'''
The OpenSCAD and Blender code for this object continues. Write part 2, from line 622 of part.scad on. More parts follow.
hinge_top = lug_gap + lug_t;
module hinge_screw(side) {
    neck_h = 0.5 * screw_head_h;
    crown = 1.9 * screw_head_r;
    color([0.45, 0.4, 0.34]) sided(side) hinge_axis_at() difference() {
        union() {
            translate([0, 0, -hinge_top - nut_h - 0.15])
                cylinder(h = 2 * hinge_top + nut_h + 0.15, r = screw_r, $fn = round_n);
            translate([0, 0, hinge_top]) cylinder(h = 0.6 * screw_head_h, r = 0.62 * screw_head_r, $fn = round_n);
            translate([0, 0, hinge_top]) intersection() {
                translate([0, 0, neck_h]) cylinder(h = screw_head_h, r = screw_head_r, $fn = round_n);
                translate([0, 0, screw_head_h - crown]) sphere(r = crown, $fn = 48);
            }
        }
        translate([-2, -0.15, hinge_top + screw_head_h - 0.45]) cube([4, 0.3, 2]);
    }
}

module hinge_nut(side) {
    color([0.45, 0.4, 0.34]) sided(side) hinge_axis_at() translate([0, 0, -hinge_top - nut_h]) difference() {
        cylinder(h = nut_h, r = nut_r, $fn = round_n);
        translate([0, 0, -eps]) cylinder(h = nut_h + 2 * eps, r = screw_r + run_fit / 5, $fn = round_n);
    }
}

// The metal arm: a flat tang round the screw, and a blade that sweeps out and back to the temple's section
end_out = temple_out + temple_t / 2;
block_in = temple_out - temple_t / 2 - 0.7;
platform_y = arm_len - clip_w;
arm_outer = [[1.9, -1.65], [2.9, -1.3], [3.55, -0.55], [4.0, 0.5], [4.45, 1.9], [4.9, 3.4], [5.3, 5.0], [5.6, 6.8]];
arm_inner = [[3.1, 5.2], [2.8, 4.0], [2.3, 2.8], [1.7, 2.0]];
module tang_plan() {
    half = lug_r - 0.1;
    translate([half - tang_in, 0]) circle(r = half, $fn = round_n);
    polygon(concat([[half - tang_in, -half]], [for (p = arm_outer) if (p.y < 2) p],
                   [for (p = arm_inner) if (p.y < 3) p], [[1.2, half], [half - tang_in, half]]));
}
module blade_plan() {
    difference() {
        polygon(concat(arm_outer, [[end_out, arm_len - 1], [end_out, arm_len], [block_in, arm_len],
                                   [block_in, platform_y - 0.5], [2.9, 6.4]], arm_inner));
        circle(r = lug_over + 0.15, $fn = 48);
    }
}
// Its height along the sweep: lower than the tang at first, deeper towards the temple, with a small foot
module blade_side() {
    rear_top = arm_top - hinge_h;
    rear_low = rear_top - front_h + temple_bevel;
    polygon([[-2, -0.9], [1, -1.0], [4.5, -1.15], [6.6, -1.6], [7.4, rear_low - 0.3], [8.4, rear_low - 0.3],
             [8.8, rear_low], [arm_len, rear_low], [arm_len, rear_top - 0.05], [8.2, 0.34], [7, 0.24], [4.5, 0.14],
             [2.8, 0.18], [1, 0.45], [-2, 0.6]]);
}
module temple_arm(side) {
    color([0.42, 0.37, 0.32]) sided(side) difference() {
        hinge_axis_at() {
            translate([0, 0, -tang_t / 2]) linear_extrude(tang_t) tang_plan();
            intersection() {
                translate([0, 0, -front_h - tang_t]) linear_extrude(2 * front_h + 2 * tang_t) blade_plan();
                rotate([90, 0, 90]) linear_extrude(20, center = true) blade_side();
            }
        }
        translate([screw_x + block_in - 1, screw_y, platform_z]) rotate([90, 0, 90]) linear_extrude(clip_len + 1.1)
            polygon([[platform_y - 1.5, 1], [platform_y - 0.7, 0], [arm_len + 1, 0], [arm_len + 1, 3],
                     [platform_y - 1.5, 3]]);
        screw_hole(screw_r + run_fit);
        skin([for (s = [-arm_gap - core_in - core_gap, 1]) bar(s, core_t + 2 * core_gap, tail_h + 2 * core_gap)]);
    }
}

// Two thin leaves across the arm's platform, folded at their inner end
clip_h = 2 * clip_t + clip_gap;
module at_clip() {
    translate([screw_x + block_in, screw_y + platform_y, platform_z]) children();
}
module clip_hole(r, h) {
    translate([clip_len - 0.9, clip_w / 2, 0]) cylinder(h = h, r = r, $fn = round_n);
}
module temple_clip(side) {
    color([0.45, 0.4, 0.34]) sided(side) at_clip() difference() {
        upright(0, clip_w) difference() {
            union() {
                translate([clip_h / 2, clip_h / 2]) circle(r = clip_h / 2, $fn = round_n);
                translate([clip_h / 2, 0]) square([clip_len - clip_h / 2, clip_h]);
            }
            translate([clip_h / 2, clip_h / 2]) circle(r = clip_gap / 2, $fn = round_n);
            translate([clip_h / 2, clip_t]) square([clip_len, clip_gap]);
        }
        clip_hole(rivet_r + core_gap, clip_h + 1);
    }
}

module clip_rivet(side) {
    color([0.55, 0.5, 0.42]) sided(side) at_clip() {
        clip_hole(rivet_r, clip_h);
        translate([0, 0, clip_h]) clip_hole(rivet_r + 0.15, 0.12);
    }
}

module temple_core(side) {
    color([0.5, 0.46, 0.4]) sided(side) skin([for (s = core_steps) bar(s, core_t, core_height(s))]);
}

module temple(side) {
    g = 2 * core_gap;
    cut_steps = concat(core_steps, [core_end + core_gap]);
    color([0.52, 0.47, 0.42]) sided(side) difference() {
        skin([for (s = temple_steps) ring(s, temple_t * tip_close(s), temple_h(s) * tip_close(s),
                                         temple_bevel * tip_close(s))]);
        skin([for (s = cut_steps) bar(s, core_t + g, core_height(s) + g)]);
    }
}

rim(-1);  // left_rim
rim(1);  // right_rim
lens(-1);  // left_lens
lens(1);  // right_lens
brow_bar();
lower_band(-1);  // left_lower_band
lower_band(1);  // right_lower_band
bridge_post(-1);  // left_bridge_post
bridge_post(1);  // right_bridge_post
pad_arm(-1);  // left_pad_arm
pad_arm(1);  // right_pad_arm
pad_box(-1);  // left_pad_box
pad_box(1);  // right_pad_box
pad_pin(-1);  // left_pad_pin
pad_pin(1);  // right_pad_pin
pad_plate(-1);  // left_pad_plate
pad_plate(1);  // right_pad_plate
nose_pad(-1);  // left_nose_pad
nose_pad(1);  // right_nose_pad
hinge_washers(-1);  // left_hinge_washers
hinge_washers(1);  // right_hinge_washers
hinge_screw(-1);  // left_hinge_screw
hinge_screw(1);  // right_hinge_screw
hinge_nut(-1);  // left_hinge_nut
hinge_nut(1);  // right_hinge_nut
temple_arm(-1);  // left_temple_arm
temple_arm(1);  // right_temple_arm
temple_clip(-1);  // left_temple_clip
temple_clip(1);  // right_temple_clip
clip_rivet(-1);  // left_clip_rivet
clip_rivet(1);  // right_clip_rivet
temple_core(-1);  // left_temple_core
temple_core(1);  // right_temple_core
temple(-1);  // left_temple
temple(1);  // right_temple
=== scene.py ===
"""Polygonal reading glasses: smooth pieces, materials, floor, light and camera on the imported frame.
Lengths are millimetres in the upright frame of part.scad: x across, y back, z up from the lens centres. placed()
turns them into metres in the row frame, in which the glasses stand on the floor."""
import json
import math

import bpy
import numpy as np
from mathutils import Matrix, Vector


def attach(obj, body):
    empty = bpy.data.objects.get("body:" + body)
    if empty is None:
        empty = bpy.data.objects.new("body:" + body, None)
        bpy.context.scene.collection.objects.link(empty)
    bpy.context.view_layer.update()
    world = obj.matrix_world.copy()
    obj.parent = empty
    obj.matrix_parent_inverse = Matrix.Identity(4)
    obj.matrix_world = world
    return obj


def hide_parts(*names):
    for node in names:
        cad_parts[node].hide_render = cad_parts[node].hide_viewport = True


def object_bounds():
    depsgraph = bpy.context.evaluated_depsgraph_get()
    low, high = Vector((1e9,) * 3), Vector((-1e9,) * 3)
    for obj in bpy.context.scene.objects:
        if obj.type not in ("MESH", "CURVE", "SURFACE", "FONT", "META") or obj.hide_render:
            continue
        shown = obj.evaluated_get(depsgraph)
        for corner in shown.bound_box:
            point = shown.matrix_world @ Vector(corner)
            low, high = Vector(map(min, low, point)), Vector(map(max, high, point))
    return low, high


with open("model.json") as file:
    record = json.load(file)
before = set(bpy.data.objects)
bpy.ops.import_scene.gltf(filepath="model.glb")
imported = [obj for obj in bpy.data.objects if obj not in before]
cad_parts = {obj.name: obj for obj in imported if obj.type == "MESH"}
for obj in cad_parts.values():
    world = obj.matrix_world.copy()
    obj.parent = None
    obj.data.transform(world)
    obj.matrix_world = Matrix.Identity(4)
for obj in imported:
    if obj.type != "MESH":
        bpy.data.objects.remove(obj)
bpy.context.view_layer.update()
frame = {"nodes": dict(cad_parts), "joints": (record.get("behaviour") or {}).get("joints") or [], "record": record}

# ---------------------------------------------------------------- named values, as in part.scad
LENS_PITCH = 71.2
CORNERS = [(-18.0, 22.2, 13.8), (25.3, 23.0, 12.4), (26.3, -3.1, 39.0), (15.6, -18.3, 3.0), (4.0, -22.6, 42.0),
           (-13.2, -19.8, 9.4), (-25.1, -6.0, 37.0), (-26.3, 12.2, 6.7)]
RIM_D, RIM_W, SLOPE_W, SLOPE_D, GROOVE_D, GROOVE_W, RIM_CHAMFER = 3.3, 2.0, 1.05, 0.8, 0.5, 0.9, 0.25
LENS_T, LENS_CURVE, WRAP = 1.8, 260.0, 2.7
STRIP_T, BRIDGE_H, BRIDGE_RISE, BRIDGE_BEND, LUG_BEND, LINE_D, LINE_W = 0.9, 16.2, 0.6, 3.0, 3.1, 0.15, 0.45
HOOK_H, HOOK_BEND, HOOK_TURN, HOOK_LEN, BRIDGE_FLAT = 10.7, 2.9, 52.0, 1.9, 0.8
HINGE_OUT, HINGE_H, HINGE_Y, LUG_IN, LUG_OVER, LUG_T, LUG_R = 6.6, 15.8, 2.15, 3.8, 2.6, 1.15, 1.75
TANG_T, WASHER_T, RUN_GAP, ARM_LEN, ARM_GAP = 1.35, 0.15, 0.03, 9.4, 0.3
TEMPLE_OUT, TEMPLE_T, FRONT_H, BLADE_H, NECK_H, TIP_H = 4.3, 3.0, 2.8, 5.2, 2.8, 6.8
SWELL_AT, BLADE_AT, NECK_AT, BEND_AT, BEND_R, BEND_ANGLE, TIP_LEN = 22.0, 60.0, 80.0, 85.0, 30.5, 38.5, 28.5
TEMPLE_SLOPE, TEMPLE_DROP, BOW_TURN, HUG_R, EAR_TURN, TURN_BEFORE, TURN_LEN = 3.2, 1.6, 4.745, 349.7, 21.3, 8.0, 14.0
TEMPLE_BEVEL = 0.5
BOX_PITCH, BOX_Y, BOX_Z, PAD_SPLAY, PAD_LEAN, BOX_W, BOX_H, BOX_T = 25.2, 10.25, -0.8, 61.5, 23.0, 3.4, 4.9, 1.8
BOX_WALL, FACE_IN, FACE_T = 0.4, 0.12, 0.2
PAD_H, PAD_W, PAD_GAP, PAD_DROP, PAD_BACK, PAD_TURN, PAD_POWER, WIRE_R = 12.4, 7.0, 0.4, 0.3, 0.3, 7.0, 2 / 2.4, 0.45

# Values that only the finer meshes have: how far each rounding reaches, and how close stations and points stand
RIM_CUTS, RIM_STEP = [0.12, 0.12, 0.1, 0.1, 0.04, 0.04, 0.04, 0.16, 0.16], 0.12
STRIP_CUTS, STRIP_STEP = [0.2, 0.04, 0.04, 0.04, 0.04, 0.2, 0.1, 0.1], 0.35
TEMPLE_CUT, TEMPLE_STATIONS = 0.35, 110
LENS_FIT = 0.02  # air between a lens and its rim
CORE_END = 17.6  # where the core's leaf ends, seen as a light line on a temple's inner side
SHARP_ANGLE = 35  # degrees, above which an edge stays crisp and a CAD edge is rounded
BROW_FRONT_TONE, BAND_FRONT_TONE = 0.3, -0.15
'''
PROBLEM DESCRIPTION: Reproduce exactly, with nothing added, the lines from the one that contains "obj.data.transform(world)" to the end of the data.

ANSWER TO THIS TASK:
    obj.data.transform(world)
    obj.matrix_world = Matrix.Identity(4)
for obj in imported:
    if obj.type != "MESH":
        bpy.data.objects.remove(obj)
bpy.context.view_layer.update()
frame = {"nodes": dict(cad_parts), "joints": (record.get("behaviour") or {}).get("joints") or [], "record": record}

# ---------------------------------------------------------------- named values, as in part.scad
LENS_PITCH = 71.2
CORNERS = [(-18.0, 22.2, 13.8), (25.3, 23.0, 12.4), (26.3, -3.1, 39.0), (15.6, -18.3, 3.0), (4.0, -22.6, 42.0),
           (-13.2, -19.8, 9.4), (-25.1, -6.0, 37.0), (-26.3, 12.2, 6.7)]
RIM_D, RIM_W, SLOPE_W, SLOPE_D, GROOVE_D, GROOVE_W, RIM_CHAMFER = 3.3, 2.0, 1.05, 0.8, 0.5, 0.9, 0.25
LENS_T, LENS_CURVE, WRAP = 1.8, 260.0, 2.7
STRIP_T, BRIDGE_H, BRIDGE_RISE, BRIDGE_BEND, LUG_BEND, LINE_D, LINE_W = 0.9, 16.2, 0.6, 3.0, 3.1, 0.15, 0.45
HOOK_H, HOOK_BEND, HOOK_TURN, HOOK_LEN, BRIDGE_FLAT = 10.7, 2.9, 52.0, 1.9, 0.8
HINGE_OUT, HINGE_H, HINGE_Y, LUG_IN, LUG_OVER, LUG_T, LUG_R = 6.6, 15.8, 2.15, 3.8, 2.6, 1.15, 1.75
TANG_T, WASHER_T, RUN_GAP, ARM_LEN, ARM_GAP = 1.35, 0.15, 0.03, 9.4, 0.3
TEMPLE_OUT, TEMPLE_T, FRONT_H, BLADE_H, NECK_H, TIP_H = 4.3, 3.0, 2.8, 5.2, 2.8, 6.8
SWELL_AT, BLADE_AT, NECK_AT, BEND_AT, BEND_R, BEND_ANGLE, TIP_LEN = 22.0, 60.0, 80.0, 85.0, 30.5, 38.5, 28.5
TEMPLE_SLOPE, TEMPLE_DROP, BOW_TURN, HUG_R, EAR_TURN, TURN_BEFORE, TURN_LEN = 3.2, 1.6, 4.745, 349.7, 21.3, 8.0, 14.0
TEMPLE_BEVEL = 0.5
BOX_PITCH, BOX_Y, BOX_Z, PAD_SPLAY, PAD_LEAN, BOX_W, BOX_H, BOX_T = 25.2, 10.25, -0.8, 61.5, 23.0, 3.4, 4.9, 1.8
BOX_WALL, FACE_IN, FACE_T = 0.4, 0.12, 0.2
PAD_H, PAD_W, PAD_GAP, PAD_DROP, PAD_BACK, PAD_TURN, PAD_POWER, WIRE_R = 12.4, 7.0, 0.4, 0.3, 0.3, 7.0, 2 / 2.4, 0.45

# Values that only the finer meshes have: how far each rounding reaches, and how close stations and points stand
RIM_CUTS, RIM_STEP = [0.12, 0.12, 0.1, 0.1, 0.04, 0.04, 0.04, 0.16, 0.16], 0.12
STRIP_CUTS, STRIP_STEP = [0.2, 0.04, 0.04, 0.04, 0.04, 0.2, 0.1, 0.1], 0.35
TEMPLE_CUT, TEMPLE_STATIONS = 0.35, 110
LENS_FIT = 0.02  # air between a lens and its rim
CORE_END = 17.6  # where the core's leaf ends, seen as a light line on a temple's inner side
SHARP_ANGLE = 35  # degrees, above which an edge stays crisp and a CAD edge is rounded
BROW_FRONT_TONE, BAND_FRONT_TONE = 0.3, -0.15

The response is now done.